Pokéfans, get ready to catch ‘em all. Though Jade Cocoon is technically an RPG, it’s more so a creature-wrangling, monster mashup toybox.
As in Pokémon, you collect monsters and battle them to level them up. But you can also turn them into currency or combine them to create new monsters.
At this point in the game, you’ll probably forget about the storyline entirely. Instead, you’ll spend hours and hours growing your vast monster army.
7. Tobal No. 1
No matter what generation of games you play, you’ve heard of the legendary RPG producers known as Square. What you haven’t heard of is an awesome little game called Tobal No. 1.
Of course, it’s not surprising when a big game company makes a game that gets lost in obscurity. In fact, it’s especially common when the game is the last thing you expect.
Case in point, Tobal No. 1 is not an RPG. It’s one of the rare fighting games made by Square. Though, a secondary “Story Mode” is included for Square’s RPG fan base.
From the screenshot, you’re correct in thinking that the game looks, well, not good. But video footage of the gameplay tells a different story.
Specifically, the polygons’ lack of texture frees up memory for smoother character movements. As a result, we’ve never seen more fluid motion in a PS1 fighter.
The fight controls are designed by veteran fighting game designer, Seiichi Ishii, who worked on Tekken and Virtua Fighter. That said, they’re not the best on PS1, but still decent.
Though the RPG-style story mode is more of an afterthought, it’s quite enjoyable. The storyline keeps you engaged while you unlock new characters. Once unlocked, you and your buddies can battle them head-to-head in the vs mode.
The verdict: if you can’t decide whether to buy an RPG or a fighting game, get both with Tobal No. 1.
8. No One Can Stop Mr. Domino
No One Can Stop Mr. Domino is one of those concepts that’s so stupidly basic, it’s genius. Quitesimply, you set up dominos for Mr. Domino to knock over. Do it right and the level is cleared.
But you have to do it quickly enough because Mr. Domino never stops moving. If you take too long to set your dominos, you miss your chance.
Basically, as Mr. Domino sprints, little icons appear on the screen, prompting you to hit a certain button. Press the corresponding button at the right time to drop dominos in the right place.

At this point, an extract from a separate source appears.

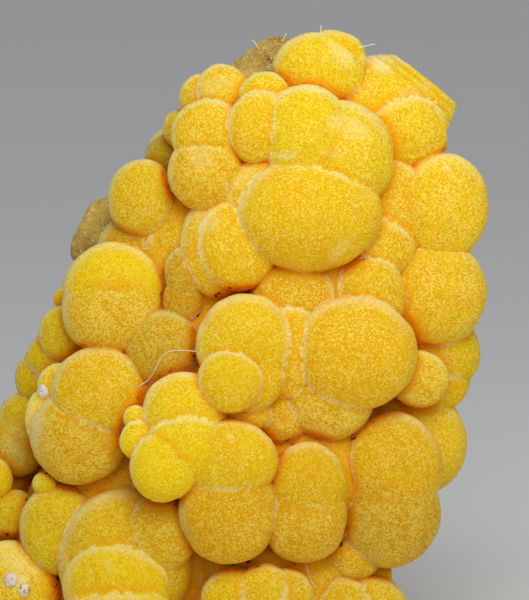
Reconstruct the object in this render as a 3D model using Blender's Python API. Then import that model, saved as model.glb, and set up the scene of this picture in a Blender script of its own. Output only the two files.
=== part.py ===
"""A mimetite specimen: a crust of fused yellow domes on a brown iron-oxide matrix, standing on a flat cut."""

import math

import bmesh
import bpy
from mathutils import Matrix, Vector, noise

# Driving dimensions, in millimetres and degrees
LEAN = 10.0
CRUST_GAP = 0.3
CRYSTAL_GAP = 0.12
LARGE_DOME = 1.1
LARGE_ROCK = 4.0
FACES_KEPT = 0.215
FOOT_REACH = 0.05
FRONT_DEPTH = 0.55
BACK_DEPTH = 1.25
FILLING_DEPTH = 3.6
CUTTER_SIZE = 60.0
MILLIMETRE = 0.001

# The middle of the specimen's footprint, measured across and up the leaning face
FOOT_ACROSS = -0.96
FOOT_BEHIND = 2.11

# Every dome is (middle across, middle up, foremost point, half width, half height), seen square to the face
CROWN = [
    (3.95, 29.4, 4.5, 2.4, 2.0),
    (4.7, 29.85, 4.15, 1.7, 1.7),
]
SHOULDER = [
    (1.2, 28.1, 5.4, 1.3, 1.25),
    (-0.9, 28.35, 4.7, 1.4, 1.4),
    (-1.95, 28.1, 4.2, 1.15, 1.2),
    (-1.6, 26.3, 5.8, 1.9, 1.75),
    (-1.65, 24.3, 6.0, 1.95, 1.95),
    (-2.9, 26.6, 3.6, 1.0, 1.0),
    (-3.95, 25.3, 1.3, 0.85, 0.9),
    (-3.3, 24.9, 2.9, 1.5, 1.5),
]
GREAT_DOME = [
    (3.4, 22.3, 7.4, 3.65, 2.9),
    (1.15, 22.8, 6.1, 2.2, 2.4),
    (3.25, 26.2, 6.85, 2.1, 2.55),
    (0.95, 26.6, 6.3, 1.65, 1.85),
    (4.8, 25.1, 6.7, 2.9, 2.85),
    (-0.15, 20.85, 6.25, 2.15, 2.25),
    (-1.05, 20.85, 5.6, 2.05, 2.1),
    (-1.4, 19.5, 4.6, 1.0, 1.0),
]
RIGHT_FLANK = [
    (7.4, 27.3, 3.9, 3.6, 3.0),
    (8.2, 26.6, 4.7, 2.15, 1.9),
    (10.25, 22.65, 4.5, 2.15, 2.75),
    (9.85, 18.3, 4.7, 2.55, 2.65),
    (9.9, 15.4, 3.6, 2.15, 2.15),
    (9.85, 14.1, 3.3, 1.75, 1.75),
    (8.95, 14.05, 5.0, 1.45, 1.45),
    (8.3, 10.85, 3.8, 3.1, 3.0),
    (7.2, 22.6, 4.6, 1.75, 2.6),
    (6.9, 20.9, 4.9, 1.75, 1.75),
    (6.5, 18.1, 5.6, 1.75, 2.0),
    (3.0, 17.7, 5.8, 2.1, 2.1),
    (6.95, 25.0, 4.2, 1.0, 0.9),
]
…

Watch out for obstacles, slowdowns, reset buttons, and other hindrances. These pop up at terribly inconvenient times and places to ruin your day. Obviously, the game gets more challenging as it progresses.
Regardless, we realize that this description is mundanely straightforward. And really, no amount of words or screenshots will do this game justice.
You’ll understand the maddening addictiveness once you play it, though. And then, you won’t be able to pull yourself away for hours.